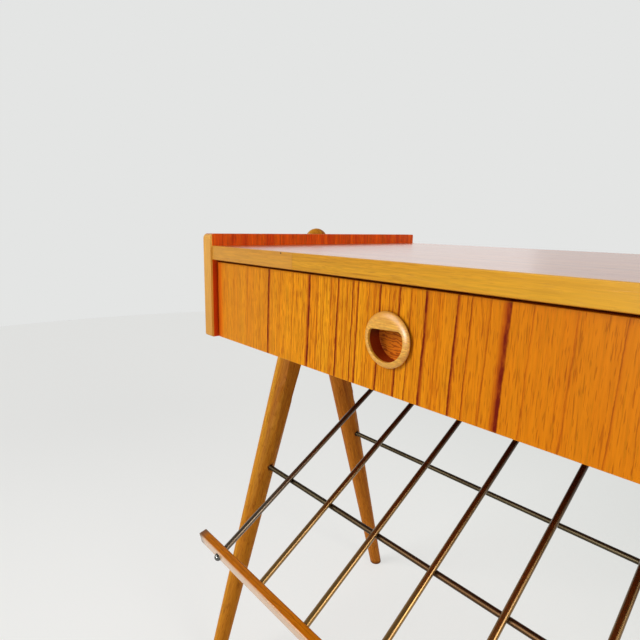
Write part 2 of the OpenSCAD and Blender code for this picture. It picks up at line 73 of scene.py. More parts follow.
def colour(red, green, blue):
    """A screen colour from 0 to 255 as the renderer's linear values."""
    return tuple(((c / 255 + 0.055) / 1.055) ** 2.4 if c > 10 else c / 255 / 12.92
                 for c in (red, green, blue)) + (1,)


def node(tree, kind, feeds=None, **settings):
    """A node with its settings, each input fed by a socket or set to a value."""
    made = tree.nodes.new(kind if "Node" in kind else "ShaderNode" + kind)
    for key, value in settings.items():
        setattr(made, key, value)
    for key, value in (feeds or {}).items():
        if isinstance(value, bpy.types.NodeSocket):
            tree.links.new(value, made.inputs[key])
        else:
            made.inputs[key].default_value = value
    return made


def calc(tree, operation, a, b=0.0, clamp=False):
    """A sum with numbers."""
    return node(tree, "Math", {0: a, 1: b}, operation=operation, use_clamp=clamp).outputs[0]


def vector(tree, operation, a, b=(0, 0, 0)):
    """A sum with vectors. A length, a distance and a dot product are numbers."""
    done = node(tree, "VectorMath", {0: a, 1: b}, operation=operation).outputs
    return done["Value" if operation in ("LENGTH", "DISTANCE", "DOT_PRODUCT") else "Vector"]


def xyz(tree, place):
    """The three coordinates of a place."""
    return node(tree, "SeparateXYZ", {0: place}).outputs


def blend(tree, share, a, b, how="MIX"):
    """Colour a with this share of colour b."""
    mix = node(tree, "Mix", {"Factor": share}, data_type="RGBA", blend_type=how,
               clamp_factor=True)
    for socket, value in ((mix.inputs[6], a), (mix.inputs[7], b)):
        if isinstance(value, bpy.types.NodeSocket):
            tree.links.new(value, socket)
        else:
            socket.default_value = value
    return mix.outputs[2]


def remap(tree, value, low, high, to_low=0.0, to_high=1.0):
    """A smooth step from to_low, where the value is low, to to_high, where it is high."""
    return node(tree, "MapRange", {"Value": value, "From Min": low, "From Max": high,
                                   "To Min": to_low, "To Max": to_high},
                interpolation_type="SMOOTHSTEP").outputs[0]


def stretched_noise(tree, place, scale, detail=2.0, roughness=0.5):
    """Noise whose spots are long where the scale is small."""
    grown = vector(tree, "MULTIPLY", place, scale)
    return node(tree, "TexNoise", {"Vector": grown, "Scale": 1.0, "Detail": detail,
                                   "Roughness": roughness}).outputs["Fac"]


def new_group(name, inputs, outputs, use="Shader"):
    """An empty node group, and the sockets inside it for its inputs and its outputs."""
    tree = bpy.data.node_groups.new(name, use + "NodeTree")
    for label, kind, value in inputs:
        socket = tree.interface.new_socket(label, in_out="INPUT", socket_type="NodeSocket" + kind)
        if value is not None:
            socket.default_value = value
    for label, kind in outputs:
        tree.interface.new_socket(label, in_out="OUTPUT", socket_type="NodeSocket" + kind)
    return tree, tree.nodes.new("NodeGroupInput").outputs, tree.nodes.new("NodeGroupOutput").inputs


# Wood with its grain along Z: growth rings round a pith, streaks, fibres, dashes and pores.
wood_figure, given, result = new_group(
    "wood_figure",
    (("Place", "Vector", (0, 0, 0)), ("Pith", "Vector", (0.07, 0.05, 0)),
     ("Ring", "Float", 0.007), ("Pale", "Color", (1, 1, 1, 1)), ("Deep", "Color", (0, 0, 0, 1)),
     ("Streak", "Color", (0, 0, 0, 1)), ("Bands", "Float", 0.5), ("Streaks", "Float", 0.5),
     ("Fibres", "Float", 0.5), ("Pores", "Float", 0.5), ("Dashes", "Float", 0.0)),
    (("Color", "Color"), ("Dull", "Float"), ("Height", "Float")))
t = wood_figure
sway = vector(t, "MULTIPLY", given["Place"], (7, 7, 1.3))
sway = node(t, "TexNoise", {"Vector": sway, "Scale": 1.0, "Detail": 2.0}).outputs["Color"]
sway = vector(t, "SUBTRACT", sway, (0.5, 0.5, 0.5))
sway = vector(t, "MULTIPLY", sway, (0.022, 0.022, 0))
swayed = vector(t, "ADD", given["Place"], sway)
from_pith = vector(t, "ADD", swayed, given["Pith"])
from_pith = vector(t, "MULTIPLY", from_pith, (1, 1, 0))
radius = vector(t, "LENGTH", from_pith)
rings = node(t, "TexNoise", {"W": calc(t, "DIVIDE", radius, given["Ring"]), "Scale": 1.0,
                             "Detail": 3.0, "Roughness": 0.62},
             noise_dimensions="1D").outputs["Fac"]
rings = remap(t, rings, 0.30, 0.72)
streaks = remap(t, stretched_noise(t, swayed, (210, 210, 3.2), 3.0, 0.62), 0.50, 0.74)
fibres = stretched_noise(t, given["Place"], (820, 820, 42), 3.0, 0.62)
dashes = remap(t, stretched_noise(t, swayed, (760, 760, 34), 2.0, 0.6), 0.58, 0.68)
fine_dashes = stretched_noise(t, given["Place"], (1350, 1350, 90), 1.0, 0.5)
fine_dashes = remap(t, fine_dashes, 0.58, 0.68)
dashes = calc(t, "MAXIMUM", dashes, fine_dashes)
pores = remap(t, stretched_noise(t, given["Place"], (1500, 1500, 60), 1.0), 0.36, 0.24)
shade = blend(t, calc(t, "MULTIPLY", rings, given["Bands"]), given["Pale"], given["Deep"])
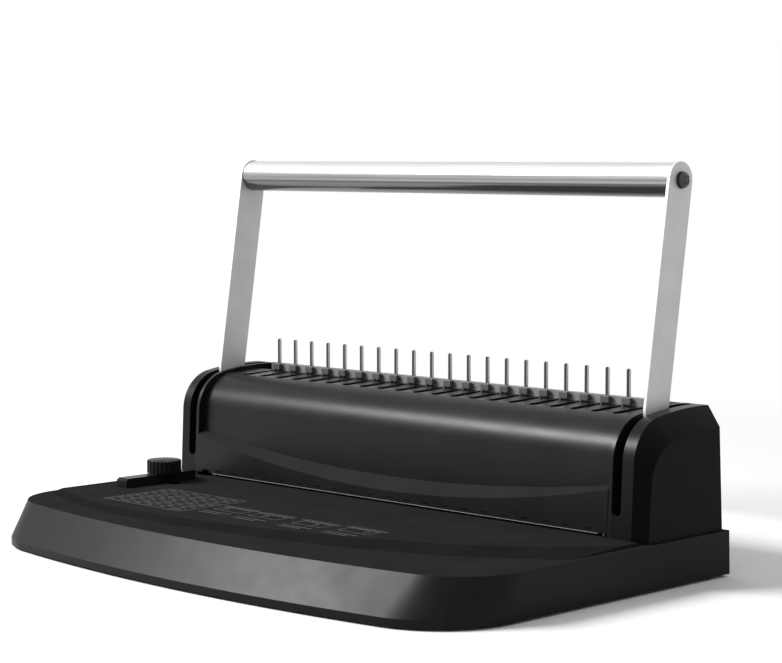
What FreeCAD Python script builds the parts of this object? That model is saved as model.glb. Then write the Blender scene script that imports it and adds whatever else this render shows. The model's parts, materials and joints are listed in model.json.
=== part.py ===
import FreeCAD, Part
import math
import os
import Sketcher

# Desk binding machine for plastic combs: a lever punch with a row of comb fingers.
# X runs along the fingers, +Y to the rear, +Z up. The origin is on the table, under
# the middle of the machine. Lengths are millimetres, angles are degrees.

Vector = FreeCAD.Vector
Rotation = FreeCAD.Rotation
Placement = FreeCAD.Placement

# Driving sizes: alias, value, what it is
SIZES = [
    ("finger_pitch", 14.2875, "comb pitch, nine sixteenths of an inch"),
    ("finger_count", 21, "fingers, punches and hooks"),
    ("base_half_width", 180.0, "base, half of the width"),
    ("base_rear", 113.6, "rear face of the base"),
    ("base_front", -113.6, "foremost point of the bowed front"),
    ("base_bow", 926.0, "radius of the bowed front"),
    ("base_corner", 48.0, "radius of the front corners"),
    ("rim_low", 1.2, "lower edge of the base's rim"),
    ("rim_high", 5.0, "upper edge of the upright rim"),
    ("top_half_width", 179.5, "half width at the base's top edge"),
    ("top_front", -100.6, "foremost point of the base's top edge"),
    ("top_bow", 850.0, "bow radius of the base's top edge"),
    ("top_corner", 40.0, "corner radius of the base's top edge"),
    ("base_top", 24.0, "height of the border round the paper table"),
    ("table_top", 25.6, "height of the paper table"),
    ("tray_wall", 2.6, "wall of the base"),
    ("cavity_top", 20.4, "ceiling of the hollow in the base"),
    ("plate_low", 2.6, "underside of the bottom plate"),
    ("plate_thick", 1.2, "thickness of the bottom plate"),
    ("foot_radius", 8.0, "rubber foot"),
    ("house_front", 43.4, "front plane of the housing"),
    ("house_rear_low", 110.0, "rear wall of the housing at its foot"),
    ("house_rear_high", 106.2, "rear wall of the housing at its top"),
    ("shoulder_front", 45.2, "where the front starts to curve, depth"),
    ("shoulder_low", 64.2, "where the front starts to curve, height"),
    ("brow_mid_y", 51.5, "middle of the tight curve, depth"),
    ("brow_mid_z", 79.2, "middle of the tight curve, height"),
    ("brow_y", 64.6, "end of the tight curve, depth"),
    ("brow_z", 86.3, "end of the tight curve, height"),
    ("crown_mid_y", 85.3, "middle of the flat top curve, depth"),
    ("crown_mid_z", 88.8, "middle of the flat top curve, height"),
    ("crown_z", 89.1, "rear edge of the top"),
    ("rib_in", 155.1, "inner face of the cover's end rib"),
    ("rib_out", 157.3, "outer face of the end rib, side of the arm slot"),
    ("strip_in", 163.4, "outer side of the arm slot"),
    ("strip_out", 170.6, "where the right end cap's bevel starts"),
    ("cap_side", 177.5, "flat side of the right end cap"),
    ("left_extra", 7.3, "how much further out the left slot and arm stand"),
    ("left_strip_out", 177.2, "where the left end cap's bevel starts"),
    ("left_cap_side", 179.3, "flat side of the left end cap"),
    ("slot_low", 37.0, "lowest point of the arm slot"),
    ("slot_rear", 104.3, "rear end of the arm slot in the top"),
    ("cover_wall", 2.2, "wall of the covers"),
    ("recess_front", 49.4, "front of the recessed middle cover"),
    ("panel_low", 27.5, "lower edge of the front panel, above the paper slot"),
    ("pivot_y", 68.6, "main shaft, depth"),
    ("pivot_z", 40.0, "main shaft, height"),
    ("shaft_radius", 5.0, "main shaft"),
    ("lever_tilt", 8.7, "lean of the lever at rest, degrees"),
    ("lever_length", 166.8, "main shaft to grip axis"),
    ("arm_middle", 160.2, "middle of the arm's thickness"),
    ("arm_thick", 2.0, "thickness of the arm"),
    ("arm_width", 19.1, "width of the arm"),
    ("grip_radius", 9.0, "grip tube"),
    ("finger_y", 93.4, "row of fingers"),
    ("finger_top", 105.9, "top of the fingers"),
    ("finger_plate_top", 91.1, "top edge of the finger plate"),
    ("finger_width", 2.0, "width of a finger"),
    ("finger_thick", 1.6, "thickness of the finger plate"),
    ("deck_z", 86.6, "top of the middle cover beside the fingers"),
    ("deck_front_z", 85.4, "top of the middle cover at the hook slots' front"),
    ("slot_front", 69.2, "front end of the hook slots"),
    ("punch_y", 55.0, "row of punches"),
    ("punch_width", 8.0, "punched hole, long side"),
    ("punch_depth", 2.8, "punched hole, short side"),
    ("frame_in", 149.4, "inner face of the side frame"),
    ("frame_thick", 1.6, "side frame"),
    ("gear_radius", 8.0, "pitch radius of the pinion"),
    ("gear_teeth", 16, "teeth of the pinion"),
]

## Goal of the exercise
Starting at the line that holds "What FreeCAD Python", copy each line exactly and stop after the line that holds "Placement = FreeCAD.Placement".

## Solution
What FreeCAD Python script builds the parts of this object? That model is saved as model.glb. Then write the Blender scene script that imports it and adds whatever else this render shows. The model's parts, materials and joints are listed in model.json.
=== part.py ===
import FreeCAD, Part
import math
import os
import Sketcher

# Desk binding machine for plastic combs: a lever punch with a row of comb fingers.
# X runs along the fingers, +Y to the rear, +Z up. The origin is on the table, under
# the middle of the machine. Lengths are millimetres, angles are degrees.

Vector = FreeCAD.Vector
Rotation = FreeCAD.Rotation
Placement = FreeCAD.Placement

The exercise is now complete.